**DATA SEGMENT:**
--- --- ---

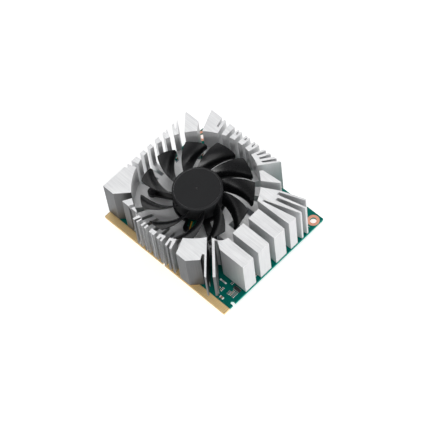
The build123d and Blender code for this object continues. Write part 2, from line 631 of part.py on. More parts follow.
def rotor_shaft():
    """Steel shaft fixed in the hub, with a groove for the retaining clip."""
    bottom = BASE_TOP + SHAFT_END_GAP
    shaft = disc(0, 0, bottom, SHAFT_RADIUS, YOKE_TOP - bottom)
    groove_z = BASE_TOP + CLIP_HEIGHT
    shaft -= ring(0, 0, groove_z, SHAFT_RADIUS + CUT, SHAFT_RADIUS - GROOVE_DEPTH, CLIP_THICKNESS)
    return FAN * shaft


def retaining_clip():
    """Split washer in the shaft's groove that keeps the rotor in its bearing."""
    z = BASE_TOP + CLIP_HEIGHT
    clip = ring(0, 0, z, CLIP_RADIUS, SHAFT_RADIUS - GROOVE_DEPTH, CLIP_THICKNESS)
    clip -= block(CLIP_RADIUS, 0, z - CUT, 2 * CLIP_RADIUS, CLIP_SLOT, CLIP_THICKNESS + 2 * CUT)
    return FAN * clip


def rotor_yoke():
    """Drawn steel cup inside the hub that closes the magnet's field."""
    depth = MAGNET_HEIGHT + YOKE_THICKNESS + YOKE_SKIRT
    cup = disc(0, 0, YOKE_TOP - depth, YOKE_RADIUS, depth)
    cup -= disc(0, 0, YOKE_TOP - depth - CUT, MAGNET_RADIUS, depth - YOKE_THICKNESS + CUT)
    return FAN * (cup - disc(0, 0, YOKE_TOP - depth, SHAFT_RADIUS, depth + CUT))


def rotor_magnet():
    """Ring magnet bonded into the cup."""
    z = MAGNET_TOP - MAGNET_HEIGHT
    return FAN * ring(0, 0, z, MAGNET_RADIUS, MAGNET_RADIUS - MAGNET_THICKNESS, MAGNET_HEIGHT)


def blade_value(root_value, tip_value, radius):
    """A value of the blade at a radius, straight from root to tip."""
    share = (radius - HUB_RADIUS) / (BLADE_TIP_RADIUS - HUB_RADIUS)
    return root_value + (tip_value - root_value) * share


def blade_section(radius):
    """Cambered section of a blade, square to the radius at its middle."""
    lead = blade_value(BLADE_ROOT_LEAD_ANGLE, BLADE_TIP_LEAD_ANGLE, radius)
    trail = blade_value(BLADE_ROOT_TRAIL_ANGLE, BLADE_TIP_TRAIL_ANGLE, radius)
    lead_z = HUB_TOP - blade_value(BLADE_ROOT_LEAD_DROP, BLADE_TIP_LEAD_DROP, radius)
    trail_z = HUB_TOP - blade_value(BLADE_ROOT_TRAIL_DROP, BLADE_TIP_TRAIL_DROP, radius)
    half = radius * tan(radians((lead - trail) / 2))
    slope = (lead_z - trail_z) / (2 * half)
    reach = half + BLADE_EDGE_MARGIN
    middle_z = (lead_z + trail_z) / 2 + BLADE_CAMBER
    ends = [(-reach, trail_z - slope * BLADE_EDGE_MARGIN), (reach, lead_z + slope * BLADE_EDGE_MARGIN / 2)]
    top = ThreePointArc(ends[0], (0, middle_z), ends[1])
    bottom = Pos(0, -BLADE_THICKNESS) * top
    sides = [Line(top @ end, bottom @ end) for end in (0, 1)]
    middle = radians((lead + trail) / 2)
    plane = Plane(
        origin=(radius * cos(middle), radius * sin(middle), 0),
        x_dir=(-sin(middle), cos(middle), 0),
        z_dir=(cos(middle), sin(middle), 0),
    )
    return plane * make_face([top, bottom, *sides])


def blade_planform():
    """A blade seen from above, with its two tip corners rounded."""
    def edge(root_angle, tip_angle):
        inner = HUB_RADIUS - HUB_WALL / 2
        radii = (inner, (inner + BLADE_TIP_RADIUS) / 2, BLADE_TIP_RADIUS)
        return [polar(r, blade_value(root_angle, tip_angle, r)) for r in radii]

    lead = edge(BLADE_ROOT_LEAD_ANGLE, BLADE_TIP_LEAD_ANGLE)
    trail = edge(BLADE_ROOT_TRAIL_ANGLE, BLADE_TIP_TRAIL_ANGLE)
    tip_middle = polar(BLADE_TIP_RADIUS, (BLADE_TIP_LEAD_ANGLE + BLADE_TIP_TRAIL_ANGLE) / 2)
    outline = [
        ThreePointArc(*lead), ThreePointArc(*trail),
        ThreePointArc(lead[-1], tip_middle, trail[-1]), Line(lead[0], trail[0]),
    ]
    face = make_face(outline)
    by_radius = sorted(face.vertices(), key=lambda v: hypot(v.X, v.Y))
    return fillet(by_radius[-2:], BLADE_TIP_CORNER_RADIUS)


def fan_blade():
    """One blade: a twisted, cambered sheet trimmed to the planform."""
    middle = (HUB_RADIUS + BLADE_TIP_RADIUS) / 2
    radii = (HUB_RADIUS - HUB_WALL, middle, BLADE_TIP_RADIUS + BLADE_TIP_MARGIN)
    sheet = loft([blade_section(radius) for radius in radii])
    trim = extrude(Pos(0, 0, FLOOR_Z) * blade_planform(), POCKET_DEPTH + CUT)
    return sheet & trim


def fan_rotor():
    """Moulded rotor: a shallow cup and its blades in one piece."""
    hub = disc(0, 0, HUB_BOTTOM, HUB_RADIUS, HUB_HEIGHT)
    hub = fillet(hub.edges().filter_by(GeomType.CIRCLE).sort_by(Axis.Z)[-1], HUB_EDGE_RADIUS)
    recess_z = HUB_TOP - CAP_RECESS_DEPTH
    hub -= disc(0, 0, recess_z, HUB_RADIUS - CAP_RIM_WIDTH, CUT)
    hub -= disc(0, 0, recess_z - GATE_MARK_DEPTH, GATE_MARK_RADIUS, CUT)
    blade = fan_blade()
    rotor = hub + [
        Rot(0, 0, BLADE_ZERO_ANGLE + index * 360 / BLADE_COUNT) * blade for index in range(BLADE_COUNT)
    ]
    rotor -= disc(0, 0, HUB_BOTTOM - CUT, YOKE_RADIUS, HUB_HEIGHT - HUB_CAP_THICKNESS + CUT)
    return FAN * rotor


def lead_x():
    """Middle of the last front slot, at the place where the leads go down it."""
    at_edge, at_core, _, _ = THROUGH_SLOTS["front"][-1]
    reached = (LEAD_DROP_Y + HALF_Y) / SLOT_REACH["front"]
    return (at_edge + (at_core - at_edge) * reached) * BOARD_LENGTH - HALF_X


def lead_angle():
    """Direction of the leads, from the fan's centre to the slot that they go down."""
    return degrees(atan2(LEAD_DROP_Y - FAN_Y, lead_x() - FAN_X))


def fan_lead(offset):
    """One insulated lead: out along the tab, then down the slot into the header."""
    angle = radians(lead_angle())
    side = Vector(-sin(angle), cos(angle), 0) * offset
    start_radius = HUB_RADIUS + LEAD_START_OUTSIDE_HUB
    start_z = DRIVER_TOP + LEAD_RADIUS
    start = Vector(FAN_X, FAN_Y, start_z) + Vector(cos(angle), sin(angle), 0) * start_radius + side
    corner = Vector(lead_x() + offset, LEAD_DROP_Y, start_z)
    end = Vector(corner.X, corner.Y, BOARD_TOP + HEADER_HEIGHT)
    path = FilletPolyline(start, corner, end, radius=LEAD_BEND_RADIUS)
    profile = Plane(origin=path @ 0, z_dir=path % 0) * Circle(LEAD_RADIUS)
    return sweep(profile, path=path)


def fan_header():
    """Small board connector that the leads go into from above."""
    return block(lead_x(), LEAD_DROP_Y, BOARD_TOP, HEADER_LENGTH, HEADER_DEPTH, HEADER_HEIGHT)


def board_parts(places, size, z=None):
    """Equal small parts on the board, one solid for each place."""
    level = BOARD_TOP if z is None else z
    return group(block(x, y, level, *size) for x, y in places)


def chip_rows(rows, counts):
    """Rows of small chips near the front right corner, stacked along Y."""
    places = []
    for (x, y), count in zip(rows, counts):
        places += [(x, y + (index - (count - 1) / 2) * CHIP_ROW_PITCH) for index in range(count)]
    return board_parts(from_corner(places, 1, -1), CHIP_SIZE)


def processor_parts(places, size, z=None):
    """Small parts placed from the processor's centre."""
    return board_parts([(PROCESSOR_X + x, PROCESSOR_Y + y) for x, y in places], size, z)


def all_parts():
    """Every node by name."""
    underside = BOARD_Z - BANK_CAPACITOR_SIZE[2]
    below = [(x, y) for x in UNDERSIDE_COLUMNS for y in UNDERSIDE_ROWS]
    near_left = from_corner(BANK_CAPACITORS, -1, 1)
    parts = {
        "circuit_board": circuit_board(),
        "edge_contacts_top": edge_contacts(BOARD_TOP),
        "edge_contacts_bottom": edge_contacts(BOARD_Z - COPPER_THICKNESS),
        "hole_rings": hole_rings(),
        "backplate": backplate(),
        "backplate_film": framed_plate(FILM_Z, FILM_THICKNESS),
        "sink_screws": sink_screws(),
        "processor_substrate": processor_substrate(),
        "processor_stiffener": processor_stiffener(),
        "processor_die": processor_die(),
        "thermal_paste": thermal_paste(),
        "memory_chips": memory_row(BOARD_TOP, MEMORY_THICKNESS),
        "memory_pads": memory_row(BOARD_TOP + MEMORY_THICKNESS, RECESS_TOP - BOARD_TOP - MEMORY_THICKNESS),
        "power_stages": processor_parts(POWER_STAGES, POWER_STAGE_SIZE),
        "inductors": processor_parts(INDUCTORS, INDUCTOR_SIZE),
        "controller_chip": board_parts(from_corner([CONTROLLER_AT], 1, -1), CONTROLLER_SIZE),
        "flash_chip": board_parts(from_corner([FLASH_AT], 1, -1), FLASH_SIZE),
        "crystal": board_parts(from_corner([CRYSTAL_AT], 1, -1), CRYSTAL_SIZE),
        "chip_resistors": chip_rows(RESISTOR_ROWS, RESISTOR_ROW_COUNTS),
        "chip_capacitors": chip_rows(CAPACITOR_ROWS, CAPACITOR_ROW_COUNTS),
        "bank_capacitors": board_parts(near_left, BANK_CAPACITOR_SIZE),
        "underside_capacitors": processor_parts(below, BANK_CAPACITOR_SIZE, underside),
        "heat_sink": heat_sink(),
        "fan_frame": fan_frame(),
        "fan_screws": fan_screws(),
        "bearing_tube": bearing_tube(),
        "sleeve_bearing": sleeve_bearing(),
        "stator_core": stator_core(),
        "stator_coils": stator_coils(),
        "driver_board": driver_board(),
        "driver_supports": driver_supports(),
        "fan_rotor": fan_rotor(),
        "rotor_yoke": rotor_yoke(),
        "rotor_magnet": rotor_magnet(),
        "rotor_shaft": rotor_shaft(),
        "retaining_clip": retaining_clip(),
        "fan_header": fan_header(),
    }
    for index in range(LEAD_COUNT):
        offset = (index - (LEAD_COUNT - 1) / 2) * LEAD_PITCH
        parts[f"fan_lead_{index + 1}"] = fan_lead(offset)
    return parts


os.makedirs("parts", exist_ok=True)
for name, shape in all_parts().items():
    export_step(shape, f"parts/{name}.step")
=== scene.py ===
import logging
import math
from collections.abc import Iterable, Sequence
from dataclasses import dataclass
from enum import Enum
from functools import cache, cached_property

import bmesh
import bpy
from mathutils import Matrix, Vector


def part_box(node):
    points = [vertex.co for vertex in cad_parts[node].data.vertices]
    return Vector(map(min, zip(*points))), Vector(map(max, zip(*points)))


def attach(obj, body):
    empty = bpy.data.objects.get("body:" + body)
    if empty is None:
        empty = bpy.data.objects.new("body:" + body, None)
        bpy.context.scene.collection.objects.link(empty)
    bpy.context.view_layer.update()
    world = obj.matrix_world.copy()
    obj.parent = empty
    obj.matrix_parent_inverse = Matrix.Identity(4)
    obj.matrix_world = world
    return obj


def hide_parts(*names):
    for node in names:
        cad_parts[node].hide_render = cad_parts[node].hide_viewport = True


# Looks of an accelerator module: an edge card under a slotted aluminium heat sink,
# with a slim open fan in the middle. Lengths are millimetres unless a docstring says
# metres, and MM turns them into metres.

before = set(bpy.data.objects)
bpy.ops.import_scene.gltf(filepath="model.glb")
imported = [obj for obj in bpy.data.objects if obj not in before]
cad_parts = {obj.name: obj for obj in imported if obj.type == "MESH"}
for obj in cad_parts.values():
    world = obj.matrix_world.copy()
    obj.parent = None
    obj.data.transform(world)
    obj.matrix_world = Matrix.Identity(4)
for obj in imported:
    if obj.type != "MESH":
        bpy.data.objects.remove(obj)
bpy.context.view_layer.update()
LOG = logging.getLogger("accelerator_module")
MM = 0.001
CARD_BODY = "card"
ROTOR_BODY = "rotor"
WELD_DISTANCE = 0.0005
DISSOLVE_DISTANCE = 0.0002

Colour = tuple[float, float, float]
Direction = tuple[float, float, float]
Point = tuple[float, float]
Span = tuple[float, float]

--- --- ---

**EXERCISE REQUIREMENTS:**
Starting at the line that contains "return parts", set down every line up to and including the line that contains "if empty is", exactly as given, and no other line.

**RESPONSE TO THIS TASK:**
    return parts


os.makedirs("parts", exist_ok=True)
for name, shape in all_parts().items():
    export_step(shape, f"parts/{name}.step")
=== scene.py ===
import logging
import math
from collections.abc import Iterable, Sequence
from dataclasses import dataclass
from enum import Enum
from functools import cache, cached_property

import bmesh
import bpy
from mathutils import Matrix, Vector


def part_box(node):
    points = [vertex.co for vertex in cad_parts[node].data.vertices]
    return Vector(map(min, zip(*points))), Vector(map(max, zip(*points)))


def attach(obj, body):
    empty = bpy.data.objects.get("body:" + body)
    if empty is None:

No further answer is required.